On the topic of getting specific items, Marvel Heroes (a once phenomenal ARPG) had 0 trading. Each person got their own items and that was that. Instanced loot was great and progression happened by doing activities such as weekly events, raids, and other endgame content to acquire a specific resource. This resource could be traded for blueprints that allowed the player to spend credits to upgrade their items to a higher ilvl. You could also exchange uniques for a random unique. There were later ways to influence the outcome, such as trading 4 weapons for a weapon or 4 boots for boots. And if you traded character-specific uniques that’s what you got, but if you trade ubiquitous uniques then that was what you got, or if you traded a mix then the outcome was random. As you got into harder content, you received so many that you could roll until you received what you wanted. This was not my favorite system, but it worked and trading in this fantastic ARPG was not a thing. The ROOT problem of supply and demand for itemization was addressed.
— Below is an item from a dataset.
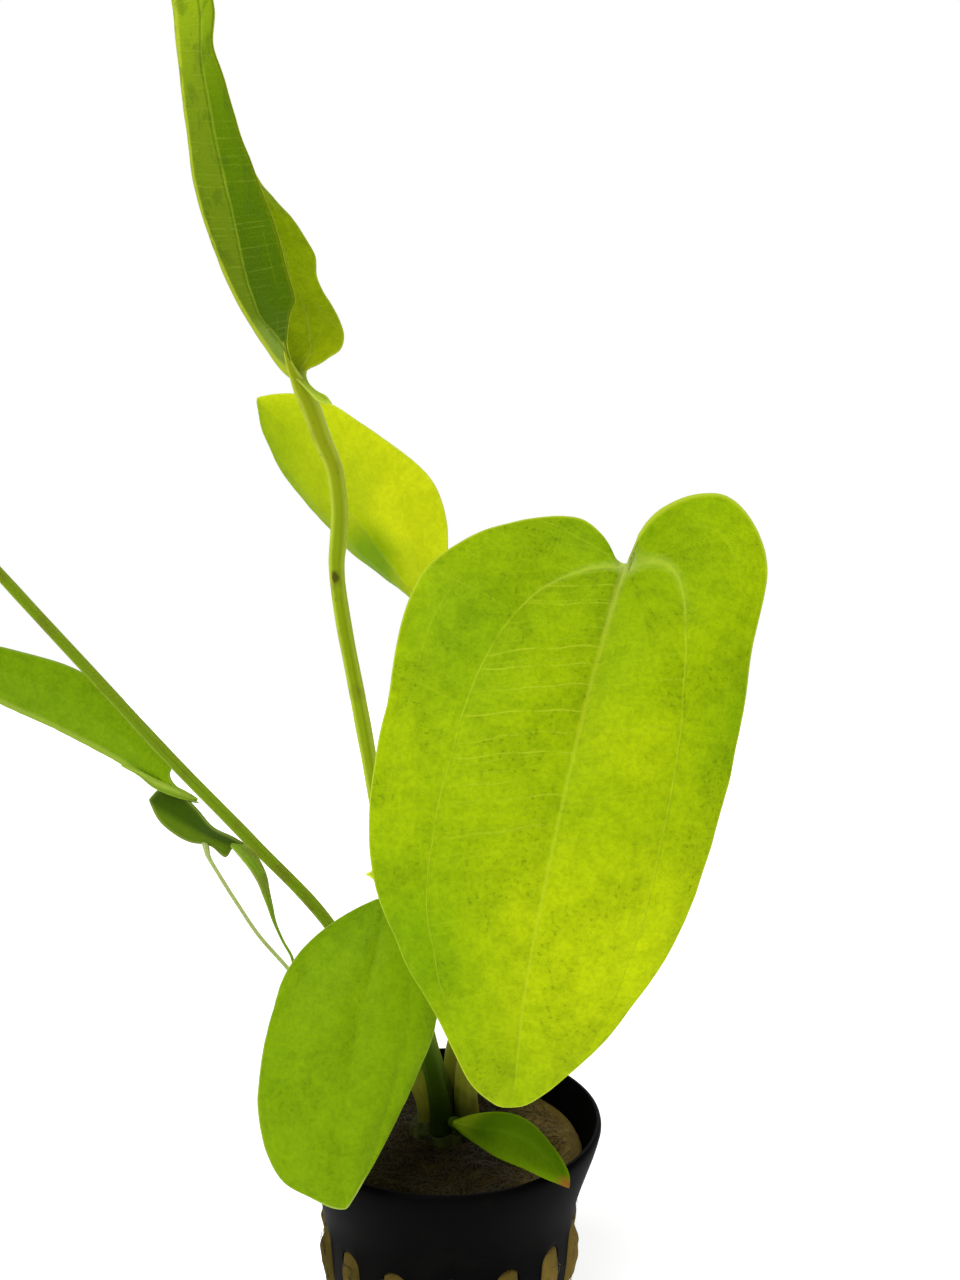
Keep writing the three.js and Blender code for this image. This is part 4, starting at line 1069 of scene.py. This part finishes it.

I have also played games where auction houses existed. Many many many MANY games have had those or some form of those. Player shops and peer-to-peer trading is also a thing, but the auction house is the pinnacle of trade. I think we all can recognize that the problems with that system is that it disincentivizes you to PLAY THE GAME, which is why we are all here (I should hope) in the first place. It is far more lucrative to play the auction house. Moving to lesser trading options, like the previously mentioned player shops and person-to-person trading, slows down the pace of monopolistic acquisition. It also becomes a pain in the rear to get something you want. You also have to worry about scams. D2 was a game I traded heavily in for a long time. The arbitrage opportunities of the undeveloped trading system presented a fun minigame of going channel to channel and hunting for bargains. I assume this shoppers high is what you ultimately seek in some fashion. The downside is that it was time-consuming and you had to be wary of people trying weird ways to jack your items or rip you off. There are measures you can implement and Warframe actually does a reasonably good job of limiting trade. It is the closest example of any multiplayer game I can think of that has stable-ish trade. Even then, it is far from perfect. It’s annoying to use, you have to have a 3rd party website, and you still have to check everything over and make sure you aren’t being tricked or ripped off. This raises the question - why do I even use it then? Well, that’s easy. The answer is because the time and effort to go farm some pain in the butt items I want can easily be negated with a few bucks in IRL currency. That is not what this game needs and the ONLY reason it’s such a pain to farm these items and so time-consuming is because it was artificially prolonged and obfuscated to encourage people to spend real money. That’s a terrible system, ESPECIALLY for a game you have to buy outright.
As for negative trading experiences, I could talk your ear off with the shenanigans I have gone through in a veritable cornucopia of online games. Off the top of my head, there are “drop” trades for important or restricted items, players swapping out items that look similar, having trades cancelled then restarted multiple times to trick you, doing enchantments that don’t stick but take your gold, being bombarded by fraudulent trade requests in neutral areas, playing the “I can’t trade this in the window for X reason so give me the money first”, or any number of other asinine attempts at thievery. I am not looking for another round of those problems or trolls that simply want to waste everybody’s time. Even auction houses are not immune to such things. In most online games there are things you have to be on guard for, like decimal point finagling or listing a bunch of the same item in one currency then having the last stack be in a massively different denomination of currency.
My point with all of this is that trading does not just “happen”, which you have already acknowledged. It requires changes that make the game WORSE for players in order to facilitate monetization or a valid, functional trading economy. I do not want that in my ARPGs. It either leads to lottery drops, AH simulator, or shady back-alley deals where you hope you don’t get e-mugged. Some people like the thrill of that stuff, but I would much rather just play the game and enjoy it for what it is. If you want to have a system whereby you can trade items you find with friends in a VERY limited fashion then I believe that could be an acceptable compromise. However, having large, open trading systems alters the game too much in too many negative ways to be worth it in my humble opinion.